【TGRS2021】Self-Supervised Denoising Network for Satellite-Airborne-Ground Hyperspectral Imagery
1. Motivation and framework
当前基于CNN的高光谱图像修复取得了非常大的进展,但是仍然存在如下两个问题:
- the trained model is limited to the model-driven noise simulation process and may generalize poorly to the real HSI with more sophisticated noise distributions.
- the whole-band approach may lead to an undesirable effect on the noise-free bands when only a few bands are degraded. In general, the noise degradation only occurs in a minority of the spectral bands, primarily due to the low SNR caused by the optical dispersion characteristics of the spectrograph. The noise intensity are varying among different bands, so that the whole-band assumption is not practical.
为了解决这两个问题,作者提出了一个 self-supervised 降噪网络(如上图),包括 noise estimator 和 CNN denoiser 两个部分:
- noise estimator的主要作用是 exploit the information of both the noise-free bands and the noisy bands,从而提取真实的噪声样本。 estimated noise samples and the clean bands from one single HSI are combined to build the paired training data. (noise sample 和 clean patches 都是从含噪声的HSI中生成,没有使用外部数据)
- CNN denoiser 是一个 multi-to-single 的 CNN网络。noisy bands and adjacent bands are jointly aggreated via the contextual dilated spatial blocks and the spectral convolutional blocks.
论文主要有三个贡献:
- 设计了自监督的网络去除HSI的混合噪声
- 设计了自监督的训练方法(noise-clean image pairs通过多次回归来从 noisy 高光谱图像自身提取)
- 构建multi-to-single CNN去噪模型用于提取 spectral-sptial 特征
2. Noise estimator
作者将 multiple regression 和 LMLSD 集成到一起。(这个地方没大看明白)通过这个操作,可以根据噪声强度阈值把全部波段分为 clean bands 和 noisy bands。然后,成对的训练数据是在 clean 数据上加上随机的 noise samples 来实现。
3. Self-supervised CNN denoiser
(1) self-supervised training scheme. 当前方法大多规定了Gaussian noise,strip noise, and mixed noise 模型来进行训练,当噪声分布不符合这些模型时,影响性能。根据噪声估计的结果,noisy HSI can be divided into clean bands and noisy bands. 成对的训练数据是在 clean 数据上加上随机的 noise samples 来实现。
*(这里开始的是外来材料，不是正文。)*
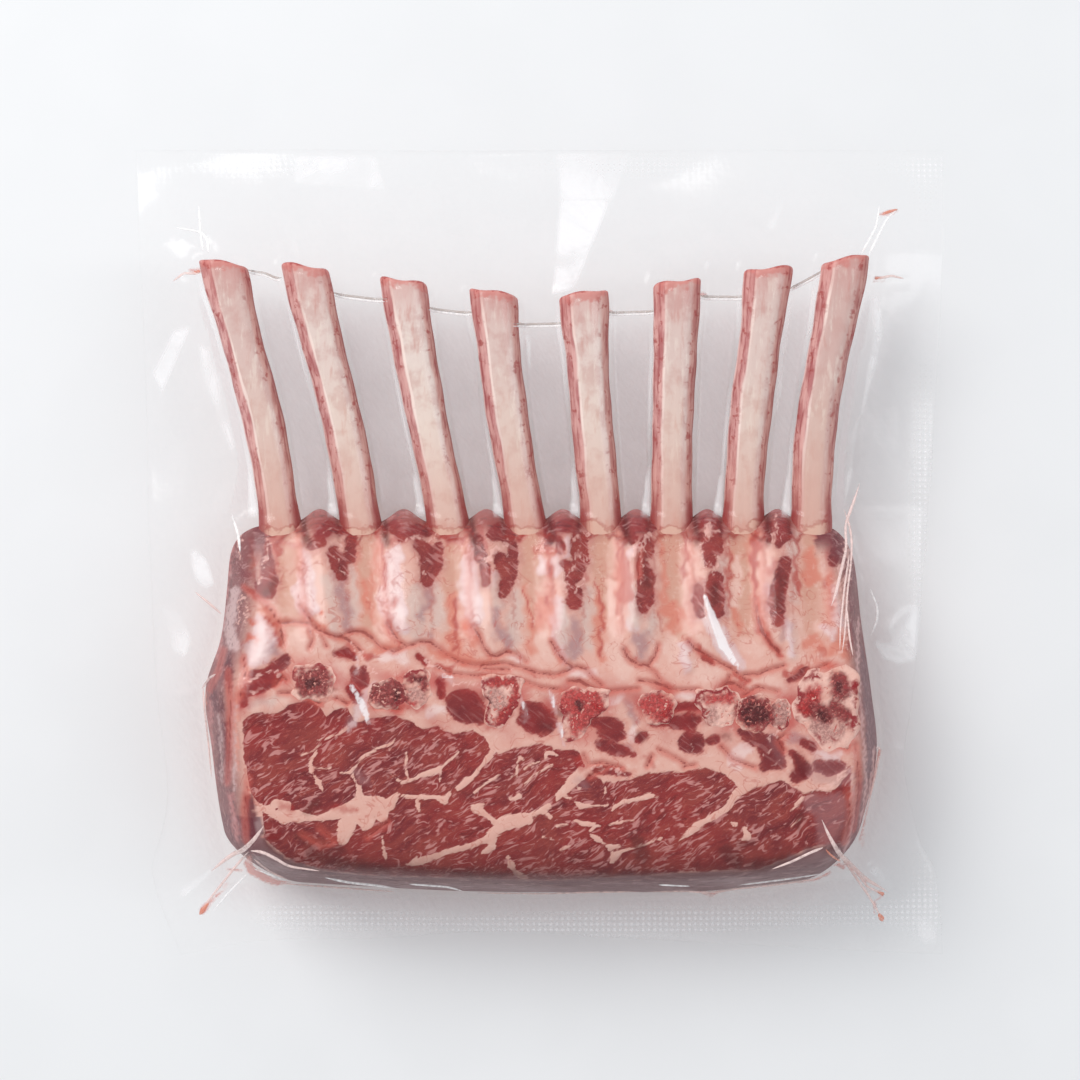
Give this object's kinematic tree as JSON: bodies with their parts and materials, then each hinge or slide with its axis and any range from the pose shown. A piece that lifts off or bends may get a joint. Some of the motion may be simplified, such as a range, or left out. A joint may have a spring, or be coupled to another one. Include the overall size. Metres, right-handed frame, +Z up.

这样,it is effective for the model to remove the same noise in the noisy bands including specific bands. 作者指出,这样的设计就避免了当前方法严重依赖训练数据的不足,同时可以学习数据集中的真实噪声分布。
(2) Multi-to-single band denoising network. 作者提出了一个 multi-to-single 去噪网络,如下图所示。当前波段和相邻波段为一组输入\(\{y_{b-1}, y_b, y_{b+1}\}\) ,首先使用 multi-scale dilated conv 处理各个波段。作者指出,the spatial size of various ground objects can be quite different, so that it is difficult to capture enough contextual information from a single-scale receptive field. 因此,使用 multi-scale dilated conv aggregate the contextural information. (其实就是 dilated conv 应用了不同的步长) 。后面的 spectral denosing network 没有太多特点,这里不多介绍。
(3) Spatial-spectral model training. 在 output 和 realistic noise sample 之间计算MSE损失,这里不过多介绍。
实验部分可以参照作者论文,这里不过多介绍。